What to do | Read the lines below. Copy out any that hold the string "origin".

Stored data entries
....
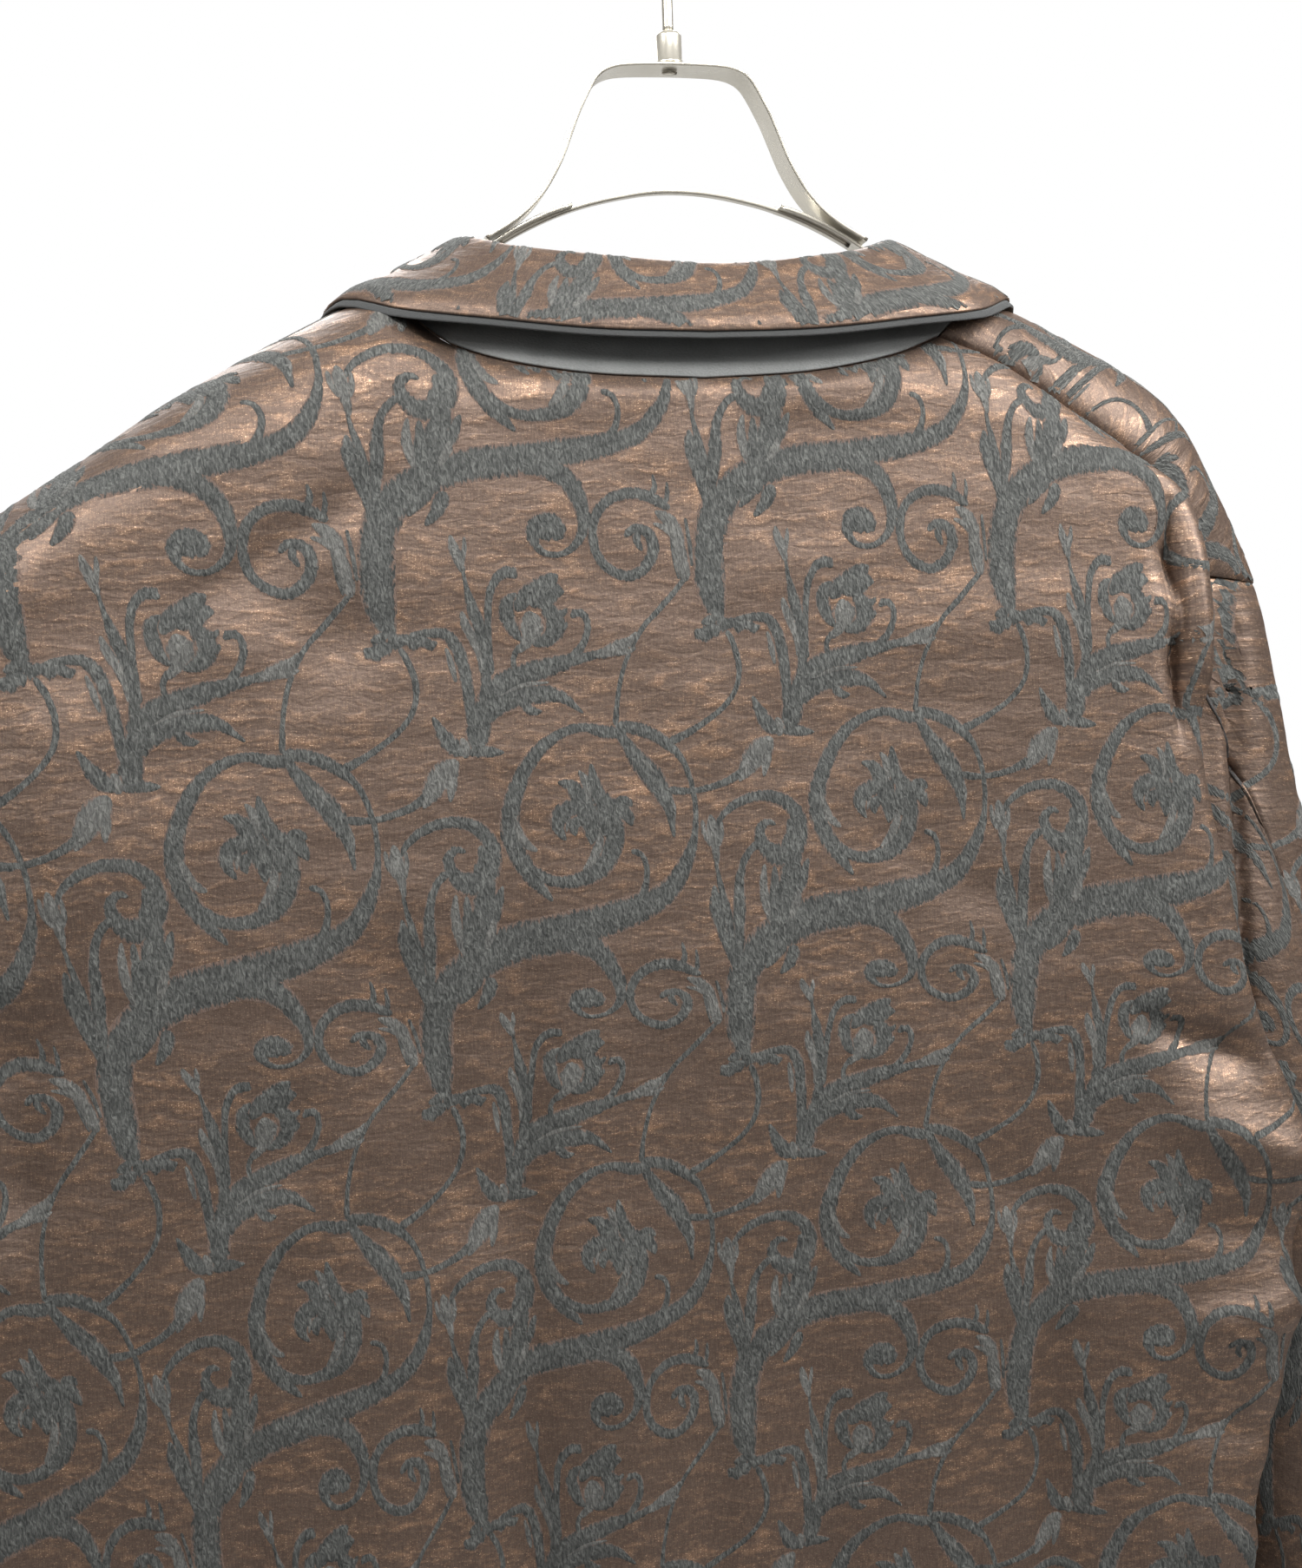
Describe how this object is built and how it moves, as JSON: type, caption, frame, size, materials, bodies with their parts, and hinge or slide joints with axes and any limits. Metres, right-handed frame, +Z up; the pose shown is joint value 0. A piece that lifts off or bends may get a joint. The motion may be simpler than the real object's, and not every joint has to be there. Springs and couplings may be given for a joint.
{
  "type": "jacket on a display hanger",
  "caption": "Loose jacquard jacket with an open turned-down collar, lapels and dropped sleeves, hung on a flat-bar metal display hanger with a hook.",
  "frame": {"origin": "inner crown of the hanger's hook, where it rests on a rail", "axes": "+Z up; -Y the jacket's front; +Y its back; +X the wearer's left"},
  "size_m": [0.7946, 0.1277, 0.9597],
  "materials": {
    "jacquard": "copper-brown lame ground with a raised matte grey-green scroll pattern",
    "collar_felt": "matte charcoal melton",
    "button": "dark, satin",
    "hanger_steel": "light nickel, brushed"
  },
  "bodies": {
    "root": {"back": "jacquard", "front_left": "jacquard", "front_right": "jacquard", "lapel_left": "jacquard", "lapel_right": "jacquard", "sleeve_left": "jacquard", "sleeve_right": "jacquard", "collar_fall": "jacquard", "under_collar": "collar_felt", "button_1": "button", "button_2": "button", "button_3": "button", "hook": "hanger_steel", "ferrule": "hanger_steel", "neck_strap": "hanger_steel", "arm_bar": "hanger_steel", "rivet": "hanger_steel"}
  },
  "joints": []
}
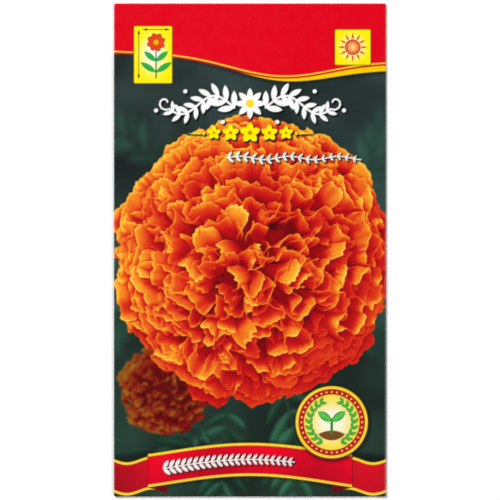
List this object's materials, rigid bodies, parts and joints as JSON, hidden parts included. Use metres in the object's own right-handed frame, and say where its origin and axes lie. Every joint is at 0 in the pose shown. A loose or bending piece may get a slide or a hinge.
....
Final result |
  "frame": {"origin": "inner crown of the hanger's hook, where it rests on a rail", "axes": "+Z up; -Y the jacket's front; +Y its back; +X the wearer's left"},
List this object's materials, rigid bodies, parts and joints as JSON, hidden parts included. Use metres in the object's own right-handed frame, and say where its origin and axes lie. Every joint is at 0 in the pose shown. A loose or bending piece may get a slide or a hinge.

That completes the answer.